Compounded by the responsibility to continue being a well-respected daughter in the community and upholding her father’s wishes, Nospiho decides to maintain the status quo and marry a man. But it does not end there.
While trying to tell this love story, Sithebe also incorporates challenges, backlashes and abuse that same-sex couples face, such as using rape to “correct” someone’s sexuality.
Sithebe is one of the two female filmmakers chosen out of a myriad applications by the KwaZulu Natal Film Commission to participate at the 75th Festival de Cannes; which takes place in France from 17-27 May 2022. She has also worked in local productions such as Imbewu on e.tv and Maskandi Queen on Showmax.
This is a first for the commission to send two female filmmakers. The other storyteller is Sithabile Mkhize, who is working on a film titled, God’s Work. The movie tells a story of four homeless friends who are caught between escaping their hardships and being swallowed up in the process. The film is a profound and satirical exploration of people that exist on the margins of society.

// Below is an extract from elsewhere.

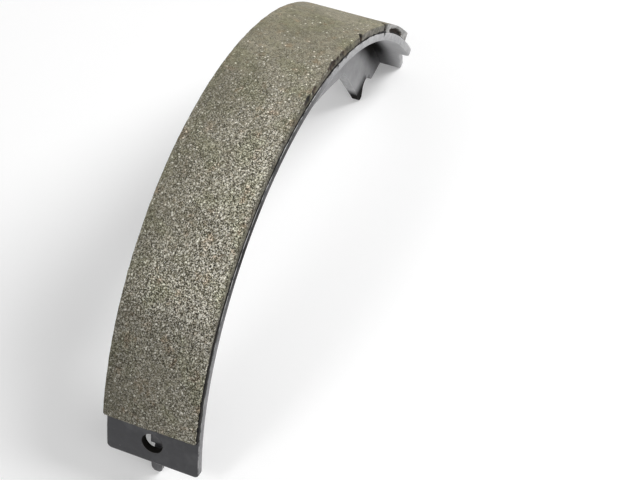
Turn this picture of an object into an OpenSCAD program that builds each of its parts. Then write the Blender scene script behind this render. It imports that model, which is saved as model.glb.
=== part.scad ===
// Bonded drum brake shoe: a rolled steel table carries the friction lining on its outside
// and is welded inside to a flat steel web. The shoe stands on its two ends, lining up.
// X runs from the heel end, with the hole, to the toe end. Y is the drum's axis.

/* [Drum and lining] */
// Radius of the friction face, which is the bore radius of the drum
drum_r = 127; // [112:0.5:140]
// Thickness of the friction lining
lining_t = 3.4; // [2.4:0.1:6]
// How far the lining stays inside each edge of the table
lining_inset = 0.2; // [0.1:0.1:3]
// Angle from the crown to the lining's heel end
lining_heel_angle = 64.7; // [58:0.1:66]
// Angle from the crown to the lining's toe end
lining_toe_angle = 59.5; // [52:0.1:62]
// Thickness of the adhesive film under the lining
film_t = 0.5; // [0.3:0.1:0.8]
// How far the film stays inside the lining's edges
film_inset = 0.3; // [0.1:0.1:1]

/* [Table] */
// Thickness of the table, the curved plate under the lining
table_t = 3.5; // [2.5:0.1:4.5]
// Width of the table
table_w = 41.6; // [37:0.2:60]
// Angle from the crown to the table's heel end
table_heel_angle = 73.8; // [73.4:0.1:75]
// Angle from the crown to the table's shoulders at the toe end
shoulder_angle = 66; // [63:0.1:68]
// Width of the toe tongue where it leaves the shoulders
tongue_root_w = 31.6; // [30:0.2:36]
// Width of the toe tongue at its end
tongue_tip_w = 26.2; // [24:0.2:30]
// Radius of the table's rounded corners
corner_r = 2; // [1:0.1:3]

/* [Heel hole] */
// Diameter of the hole through the table at the heel end
hole_d = 9; // [6:0.1:10]
// Angle from the crown to the hole
hole_angle = 69; // [68.4:0.1:69.2]

/* [Web] */
// Thickness of the web
web_t = 5.2; // [4:0.1:7]
// Depth of the web under the table over the middle
web_depth = 30.2; // [24:0.1:36]
// Distance along X from the table's inside to the web's heel side corner
web_corner_in = 27.8; // [20:0.1:34]
// Distance along X from the drum's axis to the bend where the web starts to fall to the toe
web_bend_x = 4; // [0:0.5:12]
// Angle from the crown to the second bend, half-way to the toe
fall_angle = 37.6; // [34:0.1:42]
// Depth of the web under the table at the second bend
fall_depth = 27.9; // [26:0.1:30]
// Angle from the crown to the web's toe side corner
toe_corner_angle = 51.1; // [49:0.1:52]
// Depth of the web under the table at its toe side corner
toe_corner_depth = 19.1; // [18:0.1:22]
// Radius of the web's heel side corner
web_heel_corner_r = 4; // [1:0.5:8]
// Radius of the web's two shallow bends
web_bend_r = 60; // [20:5:80]
// Radius of the web's toe side corner
web_toe_corner_r = 4; // [1:0.5:6]

/* [Web toe end] */
// Height above the drum's axis of the cut across the toe end
toe_cut_z = 31.4; // [30:0.1:35]
// Length of the step along the cut, from the table's inside to the notch
step_l = 11; // [8:0.1:14]
// Depth of the notch above the cut
notch_depth = 5.4; // [3:0.1:8]
// Length of the notch's roof, from the step to the finger
notch_l = 6.5; // [5:0.1:8]
// How far the step's side leans into the notch
step_lean = 1.4; // [0:0.1:2]
// How far the finger's side leans into the notch
finger_lean = 3.4; // [2:0.1:4]
// Width of the round-ended finger at its tip
finger_w = 2.4; // [1.6:0.1:5]
// How far the finger's tip stands above the toe cut, less where it is negative
finger_rise = -0.6; // [-0.8:0.1:2]
// Width of the flat left on the finger's round tip
finger_flat = 0.6; // [0.5:0.1:1]
// Radius of the notch's corner at the finger
notch_r = 4; // [1:0.1:5]
// Radius of the notch's corner at the step
step_root_r = 1.2; // [0.3:0.1:2]
// Radius of the step's tip
step_tip_r = 0.8; // [0.2:0.1:1]

/* [Web heel end] */
// Distance along X from the table's inside to the pointed nose
nose_in = 33.9; // [30:0.1:37]
// Height above the drum's axis of the point that the nose is rounded from
nose_z = 23.4; // [20:0.1:26]
// Radius of the rounded nose
nose_r = 3; // [2:0.1:4]
// Height above the drum's axis of the heel end's edge
heel_cut_z = 29.3; // [27:0.1:33]
// Distance along X from the nose to the heel end's edge
nose_l = 7.1; // [5:0.1:12]
// Length of the lug along its end, up to the table's inside
lug_l = 6.9; // [5:0.1:12]
// Height above the drum's axis of the lug's end
lug_z = 25.2; // [23:0.1:28]
// Radius of the corner between the nose and the heel end's edge
heel_corner_r = 3; // [1:0.1:5]
// Radius of the corner between the heel end's edge and the lug
lug_root_r = 1.5; // [0.5:0.1:2.5]
// Radius of the lug's tip
lug_tip_r = 0.8; // [0.2:0.1:1]
// Radius of the relief behind the hole
relief_r = 3.6; // [3:0.1:5]
// Angle from the crown to the relief
relief_angle = 71.9; // [70.8:0.1:72]

/* [Welds] */
// Leg of the small fillet welds between the web and the table
weld_leg = 2; // [1:0.1:4]
// Length of each weld along the joint
weld_l = 7; // [4:0.5:14]
// Number of weld places along the joint, on each side of the web
weld_count = 7; // [3:1:9]
// Angle between neighbouring weld places
weld_pitch = 17; // [10:0.5:17]

/* [Hidden] */
$fn = 180;
arc_steps = 10;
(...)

Speaking over a Zoom call, while in a hotel, preparing to go to Cannes, Sithebe says she created this film because she wanted to tell a love story: “I was not writing a gay story, I was writing a love story and love is universal,” she says.
The cinematography is filled with beautiful hues of red, green, grey and brown, that make the film a visually pleasing experience.
Sithebe says all of it was deliberate. “I want red to be red. The colour symbolises love and death. It’s warm and the colour of love,” she says, while adding that she used these colours to help her bring the story to life.
“I told my director of photography that I do not want you to cut; I want my actors to finish acting,” she says as she was explaining the camera work in some of the scenes that appear as though the camera is standing still while the characters continue to play out their emotions.
“I sat down with my actors and I said to them that they have rehearsed for a long time. I told them I want them to live the story so much that the camera is just something that is just observing them,” explains the filmmaker.
“If you notice, some scenes are just one take. They would act it out [the scene] without stopping,” she continues.
Lead actors in the movie, Mandisa Vilakazi (Nosipho), and Sibongokuhle Nkosi (Thenjiwe) are not well known. Sithebe says that this is because when she was writing the film, she had not yet seen the actors on screen that could potentially play these characters, “so I opened up and searched for new faces”.
This is not Sithebe’s first time at Cannes, however. She was there about five years ago, when the story was in development. At the time, she was young and trying to understand the film industry. Cannes was overwhelming and she did not scoop any deals.
“Being at Cannes is every filmmaker’s dream. To have been selected to attend this year’s [festival] I am beyond grateful because I know that there were so many applicants who didn’t get this chance.
I was also inspired by a film that was also screened there at Cannes a few years back from Africa that received a standing ovation and I said to myself, ‘this is where my next film is going to be’,” says Sithebe.
Now she is there to sell the film — and hopefully get distributors to buy it and place it on international platforms. She will also be pitching a new movie.
“I want to show them that I was just not talking, I wanted to make the film”, she says about going back to the festival. “I am meeting the people I told about the film again — they were interested. It’s just that people do not want to invest in you if no one has invested in you”.
The KwaZulu Natal Film’s will participate at the Pavillon Afriques which creates a unique venue for movie and trade promotion while outlining the diversity of African cinema.
Sithebe will have a pitching session and as Mkhize’s film is still in the development stage, she will be meeting the relevant financiers and distributors.
Jackie Motsepe, KZN Film Commission’s chief operating officer, says they are at Cannes to promote the province as a film destination of choice and showcase its content to buyers and distributors.
“This is a great milestone for the country, particularly the KZN province. We want stories that can travel the world, stories that tell the KZN story and these films resemble exactly that.”
The commission will also participate in different panel discussions.